Seja como for, no dia seguinte a secretária de Estado Hillary Clinton
torpedeou o acordo – essencialmente porque permitia que o Irã
continuasse a enriquecer urânio.
Atores rachados
Washington foi soft
em relação ao Iraque, durante mais de uma década: só sanções
linha-super-duríssima, antes de conseguir disparar a operação “Choque e
Pavor” e acabar de destruir uma nação já completamente debilitada e
fragmentada. Por mais que insistam os cegos desejantes que esbravejam e
batem cabeça envoltos na neblina em que vivem os neoconservadores e os
falsos liberais, essa “estratégia” não funcionará no Irã.
Apesar
de o Irã estar vendendo menos petróleo, e ainda que esteja, de fato,
banido do sistema financeiro internacional, Teerã encontrará meios para
contornar as novas sanções e o embargo ao petróleo impostos pela União
Europeia, e o preço do petróleo será puxado para cima. A China
continuará como firme compradora de petróleo – pagando menos (em yuan)
pelo petróleo iraniano, mas comprando maiores quantidades. A Eurozona
não rachará – não, pelo menos, por hora – o que implica que a demanda
por petróleo não cairá.
Sobretudo, o Majlis
(Parlamento) iraniano está às vésperas de aprovar a lei que autorizará
inspeções de todos os navios-petroleiros que passem pelo Estreito de
Ormuz em viagem para países que participem do embargo. Mesmo que não
passem de inspeções policiais de rotina, o principal efeito será mais um
aumento no preço do petróleo. A principal vítima será – mais uma vez – a
União Europeia, confirmando a infinita capacidade de Bruxelas para agir
contra os interesses nacionais dos estados-membros.
Se se cruzam os artigos de Kaveh Afrasiabi (5/7/2012, Iran's Persian Gulf gambit takes shape/O gambito do Irã no Golfo Persa toma forma [2]) e de Chris Cook (4/7/2012, Introducing the E-3/O “E-3” [3]: Apresentação [4]), neste Asia Times Online, surgem mais inúmeras vias para explorar dimensões inexploradas de “O Irã não vai rachar”.
O
governo Obama tem de tomar uma decisão no mundo real, uma via ou outra:
ou a escola de diplomacia “desista e morra”, ou negociação às veras.

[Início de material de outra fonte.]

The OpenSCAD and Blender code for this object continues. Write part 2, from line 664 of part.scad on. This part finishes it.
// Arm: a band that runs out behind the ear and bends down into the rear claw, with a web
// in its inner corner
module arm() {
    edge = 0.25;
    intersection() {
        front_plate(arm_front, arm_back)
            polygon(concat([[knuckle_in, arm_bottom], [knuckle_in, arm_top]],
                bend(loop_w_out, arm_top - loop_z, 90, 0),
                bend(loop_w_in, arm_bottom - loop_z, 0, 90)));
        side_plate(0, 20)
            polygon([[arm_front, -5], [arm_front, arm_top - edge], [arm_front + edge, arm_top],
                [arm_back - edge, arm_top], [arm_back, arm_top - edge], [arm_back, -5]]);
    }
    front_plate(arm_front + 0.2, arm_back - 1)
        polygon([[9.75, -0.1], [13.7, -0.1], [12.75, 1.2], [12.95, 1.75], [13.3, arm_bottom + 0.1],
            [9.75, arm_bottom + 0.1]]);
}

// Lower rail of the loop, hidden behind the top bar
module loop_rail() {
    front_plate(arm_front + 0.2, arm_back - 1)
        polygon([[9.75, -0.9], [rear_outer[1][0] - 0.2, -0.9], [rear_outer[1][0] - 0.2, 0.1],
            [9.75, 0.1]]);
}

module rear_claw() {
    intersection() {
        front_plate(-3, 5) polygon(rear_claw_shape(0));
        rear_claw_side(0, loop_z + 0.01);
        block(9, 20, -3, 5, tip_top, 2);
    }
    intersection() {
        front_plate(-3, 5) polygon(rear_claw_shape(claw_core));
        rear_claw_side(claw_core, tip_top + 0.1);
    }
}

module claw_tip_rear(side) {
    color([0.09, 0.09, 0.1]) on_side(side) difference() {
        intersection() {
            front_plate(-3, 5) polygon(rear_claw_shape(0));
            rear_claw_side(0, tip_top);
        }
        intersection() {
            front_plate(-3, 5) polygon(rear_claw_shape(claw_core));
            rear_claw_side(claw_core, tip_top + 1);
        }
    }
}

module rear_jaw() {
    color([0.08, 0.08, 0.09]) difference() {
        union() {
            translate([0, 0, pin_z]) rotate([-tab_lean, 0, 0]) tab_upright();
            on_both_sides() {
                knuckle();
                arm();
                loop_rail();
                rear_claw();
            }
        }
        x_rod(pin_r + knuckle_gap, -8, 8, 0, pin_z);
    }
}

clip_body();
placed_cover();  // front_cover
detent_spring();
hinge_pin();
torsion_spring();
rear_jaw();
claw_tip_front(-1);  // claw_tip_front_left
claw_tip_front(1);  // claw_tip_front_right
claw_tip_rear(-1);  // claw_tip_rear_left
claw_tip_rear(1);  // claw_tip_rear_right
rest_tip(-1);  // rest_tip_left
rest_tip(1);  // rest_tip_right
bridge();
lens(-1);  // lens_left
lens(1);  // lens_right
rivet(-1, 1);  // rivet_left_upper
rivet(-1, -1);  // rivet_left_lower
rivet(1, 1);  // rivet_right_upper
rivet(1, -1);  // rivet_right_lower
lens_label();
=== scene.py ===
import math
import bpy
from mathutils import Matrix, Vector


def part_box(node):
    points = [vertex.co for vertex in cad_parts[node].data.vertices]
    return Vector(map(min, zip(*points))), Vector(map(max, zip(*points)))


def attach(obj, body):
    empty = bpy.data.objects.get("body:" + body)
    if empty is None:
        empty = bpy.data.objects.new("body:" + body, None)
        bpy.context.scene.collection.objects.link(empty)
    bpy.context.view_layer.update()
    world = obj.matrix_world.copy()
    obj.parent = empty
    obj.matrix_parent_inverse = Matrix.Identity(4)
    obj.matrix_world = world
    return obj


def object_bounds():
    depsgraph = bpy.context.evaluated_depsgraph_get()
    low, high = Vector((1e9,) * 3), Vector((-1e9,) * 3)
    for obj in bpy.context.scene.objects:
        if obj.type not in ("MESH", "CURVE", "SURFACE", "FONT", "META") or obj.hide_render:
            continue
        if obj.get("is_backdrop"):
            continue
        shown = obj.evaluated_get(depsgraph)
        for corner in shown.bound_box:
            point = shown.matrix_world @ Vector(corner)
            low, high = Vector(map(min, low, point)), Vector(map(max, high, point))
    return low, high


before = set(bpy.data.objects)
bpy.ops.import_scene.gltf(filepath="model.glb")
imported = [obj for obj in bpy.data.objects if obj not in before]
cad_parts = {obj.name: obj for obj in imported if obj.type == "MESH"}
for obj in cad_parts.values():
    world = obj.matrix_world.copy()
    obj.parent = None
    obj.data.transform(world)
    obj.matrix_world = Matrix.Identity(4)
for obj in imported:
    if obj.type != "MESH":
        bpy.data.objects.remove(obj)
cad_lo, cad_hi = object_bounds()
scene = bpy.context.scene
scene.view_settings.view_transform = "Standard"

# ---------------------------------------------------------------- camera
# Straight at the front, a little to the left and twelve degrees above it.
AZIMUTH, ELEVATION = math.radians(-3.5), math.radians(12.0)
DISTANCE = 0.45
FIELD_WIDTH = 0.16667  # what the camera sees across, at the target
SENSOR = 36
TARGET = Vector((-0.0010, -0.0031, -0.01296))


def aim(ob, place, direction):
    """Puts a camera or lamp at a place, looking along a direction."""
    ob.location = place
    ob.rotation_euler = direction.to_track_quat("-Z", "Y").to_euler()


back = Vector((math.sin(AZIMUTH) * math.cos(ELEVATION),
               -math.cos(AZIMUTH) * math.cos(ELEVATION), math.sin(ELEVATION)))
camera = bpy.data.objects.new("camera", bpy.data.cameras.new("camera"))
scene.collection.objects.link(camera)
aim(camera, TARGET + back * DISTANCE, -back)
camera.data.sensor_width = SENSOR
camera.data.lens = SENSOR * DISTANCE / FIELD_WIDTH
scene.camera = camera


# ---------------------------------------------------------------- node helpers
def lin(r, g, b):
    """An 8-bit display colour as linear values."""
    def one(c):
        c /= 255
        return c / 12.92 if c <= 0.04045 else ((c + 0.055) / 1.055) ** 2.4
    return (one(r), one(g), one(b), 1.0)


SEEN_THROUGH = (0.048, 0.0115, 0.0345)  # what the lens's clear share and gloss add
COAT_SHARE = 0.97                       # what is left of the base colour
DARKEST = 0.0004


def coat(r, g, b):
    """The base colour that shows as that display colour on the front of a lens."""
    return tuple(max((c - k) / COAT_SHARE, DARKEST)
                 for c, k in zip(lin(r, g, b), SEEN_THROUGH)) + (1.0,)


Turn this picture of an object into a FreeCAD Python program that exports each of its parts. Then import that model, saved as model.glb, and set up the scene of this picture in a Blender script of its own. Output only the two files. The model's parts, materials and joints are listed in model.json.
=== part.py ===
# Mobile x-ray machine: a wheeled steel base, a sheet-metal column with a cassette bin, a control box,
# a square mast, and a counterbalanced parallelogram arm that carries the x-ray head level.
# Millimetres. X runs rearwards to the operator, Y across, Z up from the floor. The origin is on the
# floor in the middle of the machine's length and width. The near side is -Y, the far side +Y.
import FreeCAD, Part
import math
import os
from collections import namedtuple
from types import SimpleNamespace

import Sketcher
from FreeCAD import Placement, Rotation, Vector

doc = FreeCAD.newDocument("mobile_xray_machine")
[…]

Tratar o Irã como se fosse estado pária só igualará o governo Obama ao
governo Bush – cuja operação “Choque e Pavor” resultou no que hoje se
vê: Bagdá firmemente aliada a Teerã (e os EUA não se transformaram em
“nova OPEP”, como Paul Wolfowitz, pregador de guerras e mais guerras,
“previu” que aconteceria).
Mas tudo isso some do
cenário, se se vêem Irã, Rússia e China já negociando energia em outras
moedas (como já fazem): é o começo do fim do petrodólar como pilar da
política global de energia; é o começo do fim também, portanto, da
hegemonia dos EUA. A turma de “especialistas” que esperam que o Irã
rache tem de voltar à escola e recomeçar os estudos.
Notas de rodapé
[1] 6/7/2012, Los Angeles Times, Meghan L. O'Sullivan em: “Will Iran crack?” .
[2] 6/7/2012 Asia Times Online, Kaveh L Afrasiabi em: “Iran's Persian Gulf gambit takes shape”
[3]
“E-3” é nova sigla proposta para um novo grupo global no qual se estão
unindo: os dois maiores produtores de energia do mundo (Irã e Rússia) e o
país cujo consumo de energia cresce mais rapidamente hoje, no mundo: a
China.
[4] 4/7/2012, Ásia Times Online, Chris Cook em: “Introducing the E-3” (em tradução).